**PROBLEM TO WORK ON**
Give the data again, word for word.

**GIVEN INFORMATION**

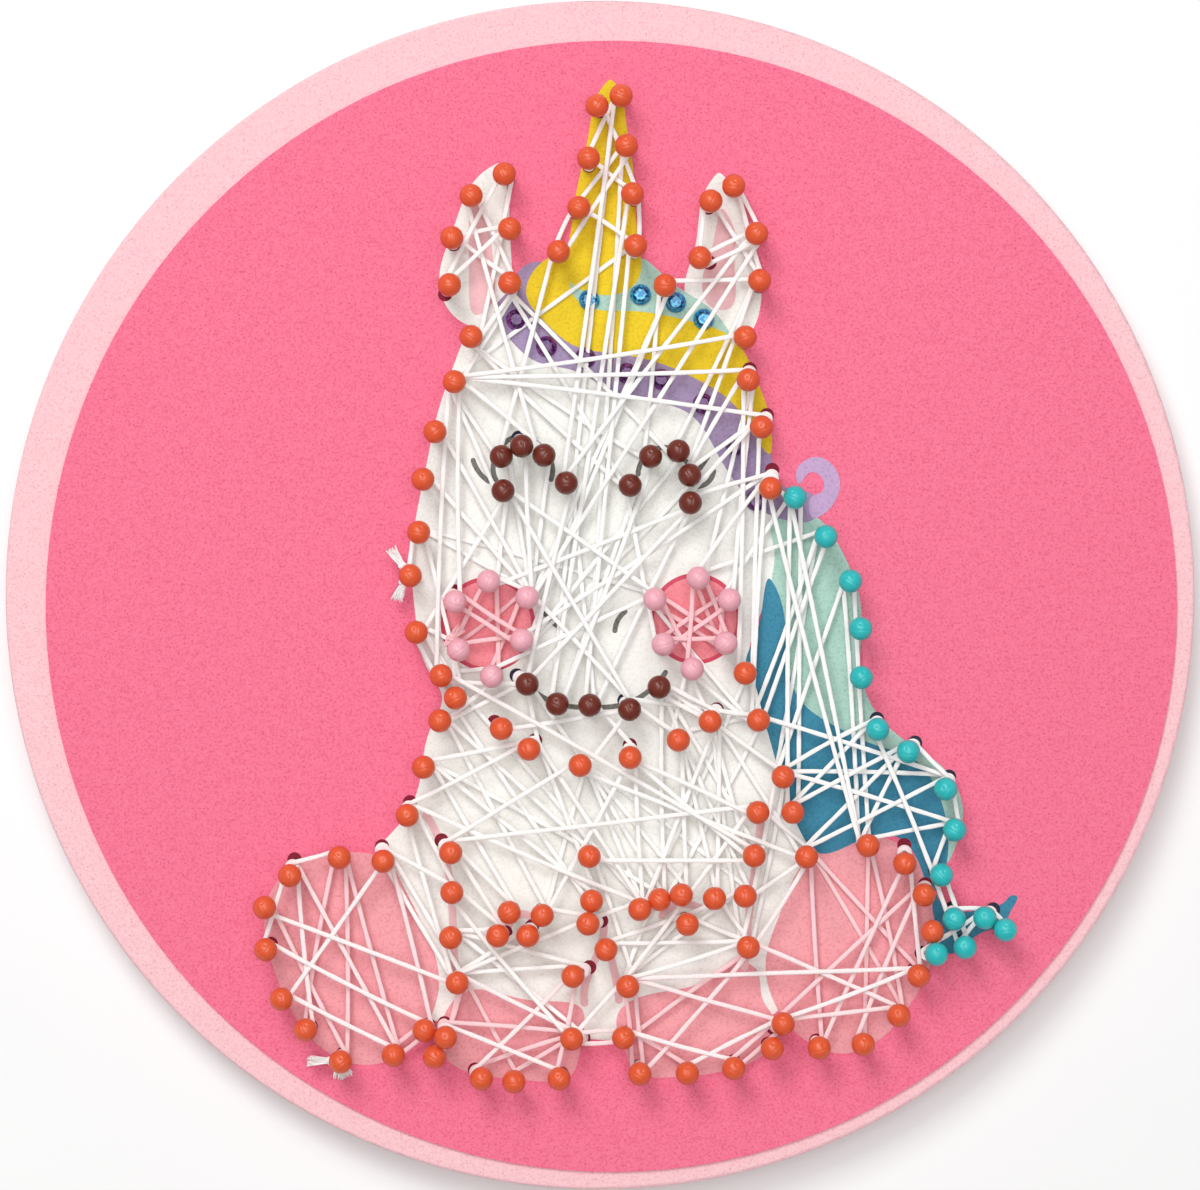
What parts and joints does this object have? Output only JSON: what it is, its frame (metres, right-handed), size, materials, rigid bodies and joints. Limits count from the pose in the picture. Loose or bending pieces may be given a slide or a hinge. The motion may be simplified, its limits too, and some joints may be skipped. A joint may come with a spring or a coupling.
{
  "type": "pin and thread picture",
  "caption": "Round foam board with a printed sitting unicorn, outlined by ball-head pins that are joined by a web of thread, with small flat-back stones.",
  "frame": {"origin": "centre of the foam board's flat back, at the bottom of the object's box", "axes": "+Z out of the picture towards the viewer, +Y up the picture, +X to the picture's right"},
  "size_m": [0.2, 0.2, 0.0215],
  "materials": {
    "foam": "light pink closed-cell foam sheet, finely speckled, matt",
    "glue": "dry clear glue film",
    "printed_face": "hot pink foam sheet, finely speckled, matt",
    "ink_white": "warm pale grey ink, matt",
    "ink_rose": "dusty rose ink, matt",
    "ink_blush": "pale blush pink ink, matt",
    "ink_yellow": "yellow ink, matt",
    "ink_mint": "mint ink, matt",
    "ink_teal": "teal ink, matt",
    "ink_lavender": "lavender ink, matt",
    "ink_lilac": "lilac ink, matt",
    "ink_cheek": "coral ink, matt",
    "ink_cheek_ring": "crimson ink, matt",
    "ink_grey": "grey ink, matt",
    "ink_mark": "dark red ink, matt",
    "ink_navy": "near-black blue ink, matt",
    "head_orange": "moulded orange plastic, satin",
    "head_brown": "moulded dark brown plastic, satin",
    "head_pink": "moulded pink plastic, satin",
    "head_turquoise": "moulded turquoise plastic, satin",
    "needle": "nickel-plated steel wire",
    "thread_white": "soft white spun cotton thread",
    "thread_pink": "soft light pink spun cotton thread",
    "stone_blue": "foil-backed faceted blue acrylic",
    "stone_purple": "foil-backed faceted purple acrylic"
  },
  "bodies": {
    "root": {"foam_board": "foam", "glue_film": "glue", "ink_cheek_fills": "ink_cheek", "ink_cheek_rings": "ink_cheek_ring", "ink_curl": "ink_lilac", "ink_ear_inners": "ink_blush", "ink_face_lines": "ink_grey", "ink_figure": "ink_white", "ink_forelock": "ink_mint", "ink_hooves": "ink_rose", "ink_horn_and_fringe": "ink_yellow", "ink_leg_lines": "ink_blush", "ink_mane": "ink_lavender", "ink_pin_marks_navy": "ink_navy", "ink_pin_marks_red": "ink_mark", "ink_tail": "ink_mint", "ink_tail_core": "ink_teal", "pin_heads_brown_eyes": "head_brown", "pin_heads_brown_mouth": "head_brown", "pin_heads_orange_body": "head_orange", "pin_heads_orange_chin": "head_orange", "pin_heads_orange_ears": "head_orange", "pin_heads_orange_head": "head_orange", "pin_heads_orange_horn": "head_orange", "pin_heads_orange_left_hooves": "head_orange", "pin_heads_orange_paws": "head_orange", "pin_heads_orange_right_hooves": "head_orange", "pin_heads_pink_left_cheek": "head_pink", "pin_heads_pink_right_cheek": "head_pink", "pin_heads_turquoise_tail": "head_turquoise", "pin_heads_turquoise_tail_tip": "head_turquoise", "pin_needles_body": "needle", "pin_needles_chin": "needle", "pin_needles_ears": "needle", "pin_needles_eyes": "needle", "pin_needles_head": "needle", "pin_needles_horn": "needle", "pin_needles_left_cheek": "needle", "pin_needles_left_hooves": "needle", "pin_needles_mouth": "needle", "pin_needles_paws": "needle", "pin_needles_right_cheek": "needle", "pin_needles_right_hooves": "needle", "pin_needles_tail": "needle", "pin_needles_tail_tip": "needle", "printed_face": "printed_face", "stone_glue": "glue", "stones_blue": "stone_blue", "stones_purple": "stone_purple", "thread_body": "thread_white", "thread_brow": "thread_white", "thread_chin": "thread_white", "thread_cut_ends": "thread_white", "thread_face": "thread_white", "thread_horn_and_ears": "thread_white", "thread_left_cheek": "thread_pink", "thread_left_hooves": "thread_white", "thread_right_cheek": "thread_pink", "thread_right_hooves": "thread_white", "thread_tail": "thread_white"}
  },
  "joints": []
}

**RESULT**
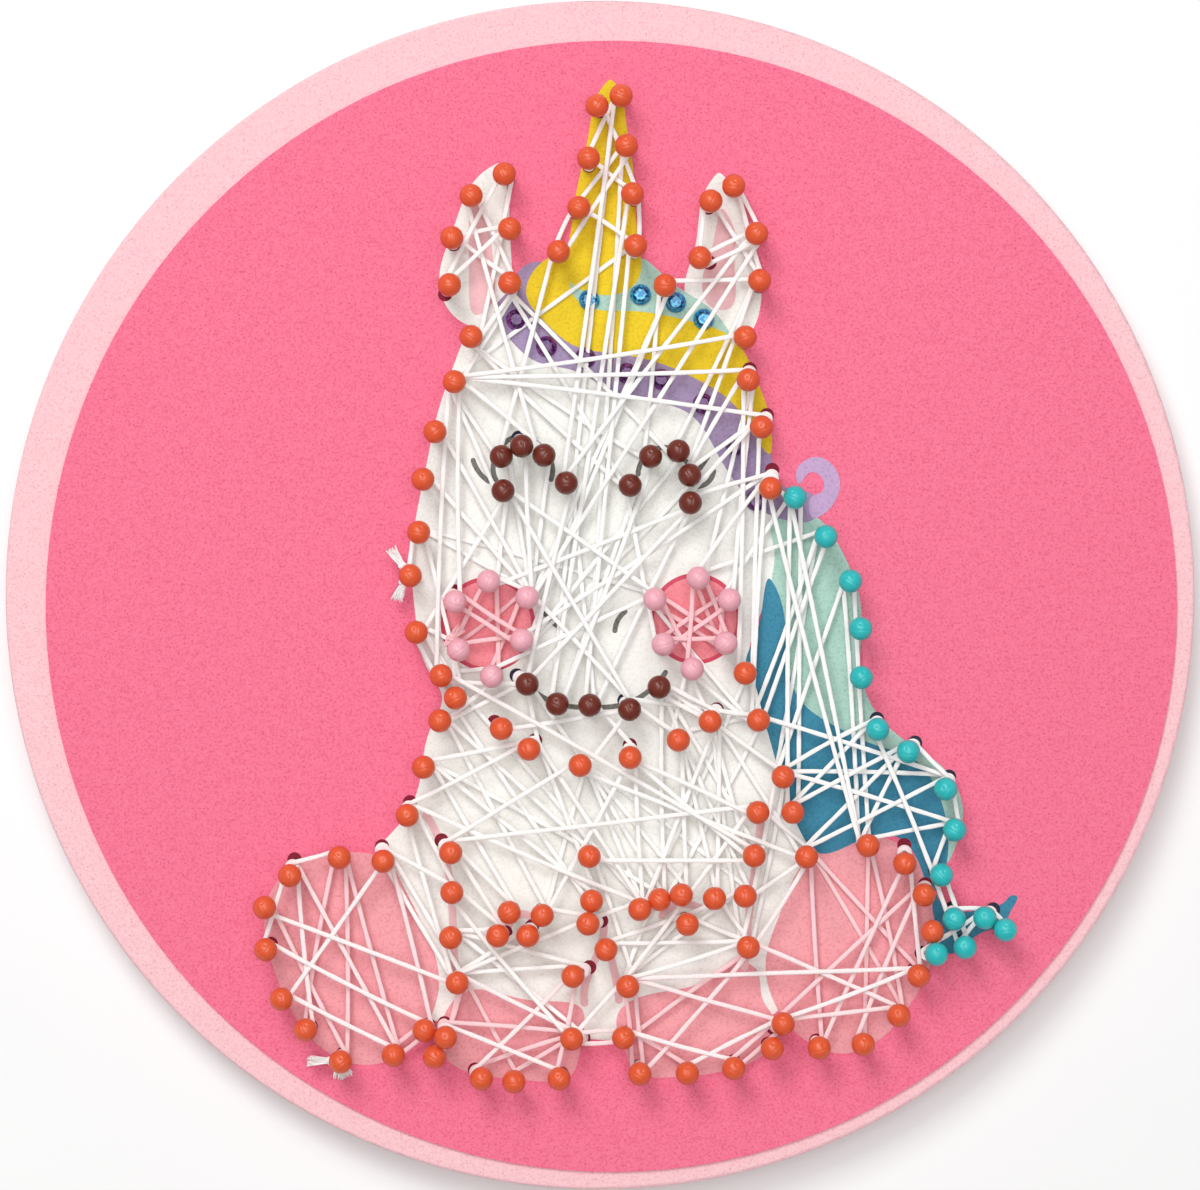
What parts and joints does this object have? Output only JSON: what it is, its frame (metres, right-handed), size, materials, rigid bodies and joints. Limits count from the pose in the picture. Loose or bending pieces may be given a slide or a hinge. The motion may be simplified, its limits too, and some joints may be skipped. A joint may come with a spring or a coupling.
{
  "type": "pin and thread picture",
  "caption": "Round foam board with a printed sitting unicorn, outlined by ball-head pins that are joined by a web of thread, with small flat-back stones.",
  "frame": {"origin": "centre of the foam board's flat back, at the bottom of the object's box", "axes": "+Z out of the picture towards the viewer, +Y up the picture, +X to the picture's right"},
  "size_m": [0.2, 0.2, 0.0215],
  "materials": {
    "foam": "light pink closed-cell foam sheet, finely speckled, matt",
    "glue": "dry clear glue film",
    "printed_face": "hot pink foam sheet, finely speckled, matt",
    "ink_white": "warm pale grey ink, matt",
    "ink_rose": "dusty rose ink, matt",
    "ink_blush": "pale blush pink ink, matt",
    "ink_yellow": "yellow ink, matt",
    "ink_mint": "mint ink, matt",
    "ink_teal": "teal ink, matt",
    "ink_lavender": "lavender ink, matt",
    "ink_lilac": "lilac ink, matt",
    "ink_cheek": "coral ink, matt",
    "ink_cheek_ring": "crimson ink, matt",
    "ink_grey": "grey ink, matt",
    "ink_mark": "dark red ink, matt",
    "ink_navy": "near-black blue ink, matt",
    "head_orange": "moulded orange plastic, satin",
    "head_brown": "moulded dark brown plastic, satin",
    "head_pink": "moulded pink plastic, satin",
    "head_turquoise": "moulded turquoise plastic, satin",
    "needle": "nickel-plated steel wire",
    "thread_white": "soft white spun cotton thread",
    "thread_pink": "soft light pink spun cotton thread",
    "stone_blue": "foil-backed faceted blue acrylic",
    "stone_purple": "foil-backed faceted purple acrylic"
  },
  "bodies": {
    "root": {"foam_board": "foam", "glue_film": "glue", "ink_cheek_fills": "ink_cheek", "ink_cheek_rings": "ink_cheek_ring", "ink_curl": "ink_lilac", "ink_ear_inners": "ink_blush", "ink_face_lines": "ink_grey", "ink_figure": "ink_white", "ink_forelock": "ink_mint", "ink_hooves": "ink_rose", "ink_horn_and_fringe": "ink_yellow", "ink_leg_lines": "ink_blush", "ink_mane": "ink_lavender", "ink_pin_marks_navy": "ink_navy", "ink_pin_marks_red": "ink_mark", "ink_tail": "ink_mint", "ink_tail_core": "ink_teal", "pin_heads_brown_eyes": "head_brown", "pin_heads_brown_mouth": "head_brown", "pin_heads_orange_body": "head_orange", "pin_heads_orange_chin": "head_orange", "pin_heads_orange_ears": "head_orange", "pin_heads_orange_head": "head_orange", "pin_heads_orange_horn": "head_orange", "pin_heads_orange_left_hooves": "head_orange", "pin_heads_orange_paws": "head_orange", "pin_heads_orange_right_hooves": "head_orange", "pin_heads_pink_left_cheek": "head_pink", "pin_heads_pink_right_cheek": "head_pink", "pin_heads_turquoise_tail": "head_turquoise", "pin_heads_turquoise_tail_tip": "head_turquoise", "pin_needles_body": "needle", "pin_needles_chin": "needle", "pin_needles_ears": "needle", "pin_needles_eyes": "needle", "pin_needles_head": "needle", "pin_needles_horn": "needle", "pin_needles_left_cheek": "needle", "pin_needles_left_hooves": "needle", "pin_needles_mouth": "needle", "pin_needles_paws": "needle", "pin_needles_right_cheek": "needle", "pin_needles_right_hooves": "needle", "pin_needles_tail": "needle", "pin_needles_tail_tip": "needle", "printed_face": "printed_face", "stone_glue": "glue", "stones_blue": "stone_blue", "stones_purple": "stone_purple", "thread_body": "thread_white", "thread_brow": "thread_white", "thread_chin": "thread_white", "thread_cut_ends": "thread_white", "thread_face": "thread_white", "thread_horn_and_ears": "thread_white", "thread_left_cheek": "thread_pink", "thread_left_hooves": "thread_white", "thread_right_cheek": "thread_pink", "thread_right_hooves": "thread_white", "thread_tail": "thread_white"}
  },
  "joints": []
}